A recently released engineering study echoed previous outside reviews of the program, finding that it was failing to achieve its purported purpose of protecting public safety by replacing pipes at risk of failure. The study concluded that the program “has not coincided with a noticeable reduction in pipeline failure rates – particularly in the last decade.”

“The Peoples Gas pipe replacement program is poorly designed, mismanaged and an all-around bad deal for Chicago,” said Illinois PIRG Education Fund Director Abe Scarr. “For a project spanning decades, falling behind schedule or going over budget any one quarter or year is not necessarily a sign of failure, but doing so every quarter is. Forcing Chicago heating customers to pick up the tab for this program is unacceptable.”

The pipe replacement program is a significant and growing contributor to customer bills. The average residential customer paid $104 for the program’s surcharge in 2019, out of a total annual bill of $1,160, meaning the surcharge accounted for 9% of customers’ bills, up from 6% in 2018. Because some program costs are collected through regular rates rather than the surcharge, the cost of the program to customers is even higher than these figures show. 

Capital spending is a well-articulated profit strategy for Peoples Gas’ parent company WEC Energy Group, which is planning $721 million in Peoples Gas capital spending in 2020 alone.  WEC, a Milwaukee-based energy holding company that owns gas and electric distribution utilities as well as electric generation and transmission assets, is also making gas utilities a bigger part of its business strategy going forward. WEC plans to grow gas distribution’s share of its overall asset base from 31% at the end of 2018, to 37% by the end of 2024.

Peoples Gas spent $293 million on its pipe replacement program over 2019 and replaced 59.1 miles of gas mains at a cost of $5 million per mile retired. In contrast, in 2006, Peoples Gas spent $48 million in 2019 inflation-adjusted dollars to replace 47 miles of main at $1 million per mile retired.  

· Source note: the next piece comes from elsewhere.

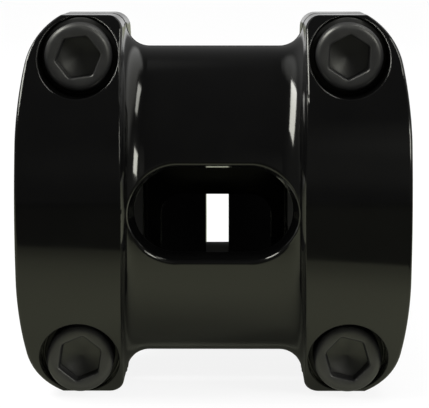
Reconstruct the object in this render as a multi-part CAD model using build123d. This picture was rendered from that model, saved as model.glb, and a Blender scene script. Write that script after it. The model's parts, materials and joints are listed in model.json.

Last week, State Rep. Joyce Mason and State Sen. Ram Villivalam introducedHouse Bill 5247 and Senate Bill 3497  so that Peoples Gas and other gas utilities can no longer use that special cost recovery mechanism to charge customers for the program. The Chicago City Council is currently considering a resolution calling on “Governor JB Pritzker and the Illinois General Assembly to restore necessary oversight of this troubled program, and take adequate action to protect Peoples Gas customers and the public interest.”